True. So, where do you think this huge stock of Italian talent has come from over the years?
Well, Italy is the most intensely creative country in Europe and the one with the most brio, which unfortunately means that it ends up with someone like Mr Berlusconi every now and again. But remember, this is the country that not only gave us Armani and Prada, but also Michelangelo and Leonardo. It is a country with creative pedigree and it is one that goes back a long way.

Do you think that’s why Italian brands dominate the high fashion market? Because that creative spirit has been such a huge part of their national history?
Italian brands owe their worldwide success to two strands in the Italian cultural mix. They are, firstly, an exceptionally refined approach to quality of manufacture and workmanship, and secondly, the sheer native genius of its designers who, like for example, Dolce & Gabbana and Gianni Versace, recognize what their history and culture are saying and know how to use it to their advantage. No country is creatively stronger and let us not forget that although there are very few French designers showing in Paris, in Milan a foreign designer is an exception to the norm.
How has Italy's history post unification affected their fashion industry?
Clearly you cannot have a unified culture until you have one language, education, and morality. Warring states never have the power, and rarely the funds, to do things on the world scale that fashion needs in order to work today.
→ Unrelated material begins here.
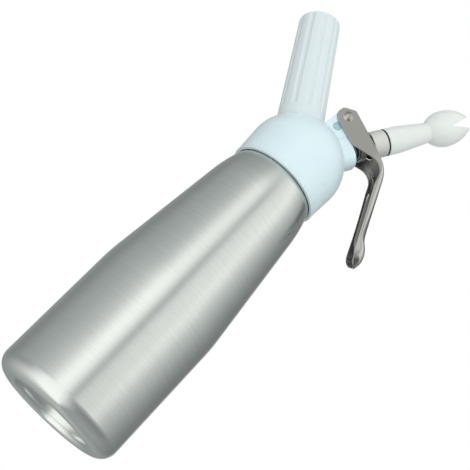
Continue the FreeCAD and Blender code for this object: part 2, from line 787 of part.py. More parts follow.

So, becoming a country is the first step. After that, anything can follow on the back of the intense national pride that grows, whether in football, music, or design.
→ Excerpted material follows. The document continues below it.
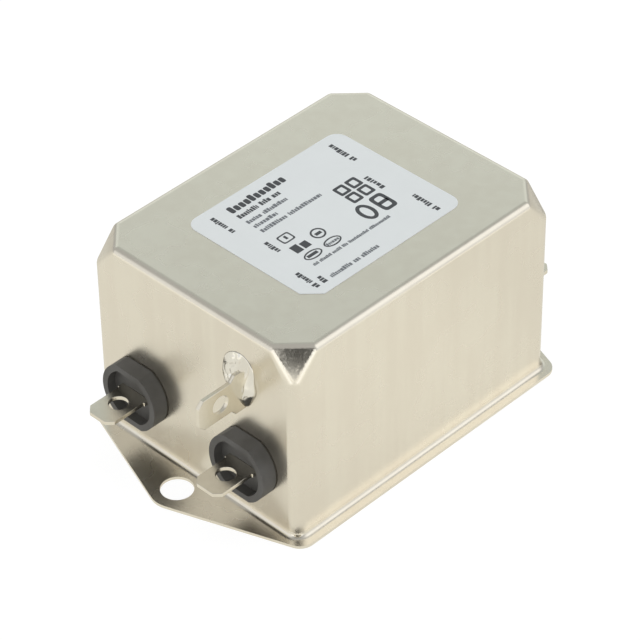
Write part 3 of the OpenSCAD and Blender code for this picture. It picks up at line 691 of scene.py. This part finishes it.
EVEN_LEVEL = 0.5
REAR_WAY, REAR_FULL, REAR_NONE = (0.6, 0.6, 0.5), 25, 45
REAR_TINT = (0.98, 1.035, 1.005, 1)
# The rear patch is brighter low down: its level changes where the direction looked in climbs from 0.5 to 0.75
REAR_FROM, REAR_TO, REAR_LEVEL_LOW, REAR_LEVEL_HIGH = 0.5, 0.75, 0.9, 0.44
# Direction, half angles where a bright patch is full and where it ends, and its level
PATCHES = (
    ((-0.85, 0.25, 0.3), 22, 46, 0.98),
    ((0.5, -0.85, 0.1), 15, 40, 0.92),
    ((0.549, -0.56, 0.62), 8, 40, 1.25),
    ((-0.93, -0.33, 0.15), 10, 24, 1.6),
    ((-0.33, -0.93, 0.15), 10, 24, 1.6),
)
TWICE_MIRRORED = 0.2    # extra share of light where a reflection is itself reflected

world = bpy.data.worlds.new("studio")
bpy.context.scene.world = world
world.use_nodes = True
tree = Tree(world.node_tree)
sky = world.node_tree.nodes["Background"]
facing = world.node_tree.nodes.new("ShaderNodeTexCoord").outputs["Generated"]


def lobe(direction, full, none):
    """Soft patch of the studio: one within an angle of a direction, falling to zero at a wider angle."""
    turn = tree.along(facing, tuple(Vector(direction).normalized()))
    return tree.smooth(turn, np.cos(np.radians(none)), np.cos(np.radians(full)))


rear = lobe(REAR_WAY, REAR_FULL, REAR_NONE)
climb = tree.along(facing, (0, 0, 1))
rear_level = tree.smooth(climb, REAR_FROM, REAR_TO, REAR_LEVEL_LOW, REAR_LEVEL_HIGH)
level = tree.math("MAXIMUM", EVEN_LEVEL, tree.math("MULTIPLY", rear, rear_level))
for direction, full, none, strength in PATCHES:
    level = tree.math("MAXIMUM", level, tree.math("MULTIPLY", lobe(direction, full, none), strength))
rays = world.node_tree.nodes.new("ShaderNodeLightPath").outputs
twice = tree.math("GREATER_THAN", rays["Glossy Depth"], 1.5)
level = tree.math("MULTIPLY", level, tree.math("MULTIPLY_ADD", twice, TWICE_MIRRORED, 1.0))
tree.put(tree.math("MAXIMUM", level, rays["Is Camera Ray"]), sky.inputs["Strength"])
tree.put(tree.mix(rear, (1.0, 1.0, 1.0, 1), REAR_TINT), sky.inputs["Color"])

LAMP_PLACE = Vector((0.1, 0.1, 0.7))
LAMP_AIM = Vector((0, 0, 0.02))
LAMP_SIZE, LAMP_POWER = 0.7, 1.55
softbox = bpy.data.lights.new("top_softbox", "AREA")
softbox.size = LAMP_SIZE
softbox.energy = LAMP_POWER
lamp = bpy.data.objects.new("top_softbox", softbox)
lamp.location = LAMP_PLACE
lamp.rotation_euler = (LAMP_AIM - LAMP_PLACE).to_track_quat("-Z", "Y").to_euler()
lamp.visible_glossy = False
bpy.context.scene.collection.objects.link(lamp)

settings = bpy.context.scene.view_settings
settings.view_transform = "Standard"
I see. Although, the oldest of the brands weren't founded until at least 50 years after the unification. What changed during that time that sparked the huge rise of fashion and design?
Well, there was a huge explosion of wealth in the north and in the 50s the south began to catch up and the confidence of the country blossomed.
Obviously you have years of experience and a huge knowledge of world fashion. Would you say that, en masse, Italy has always been, and still is, the leading country when it comes to fashion?
Yes, I would. Because, as I have said, whereas its rivals New York and Paris are polyglot and host fashion designers from all over the world, Italian fashion is just that - Italian fashion. So it has one attitude and speaks with one voice and long may it continue to do so.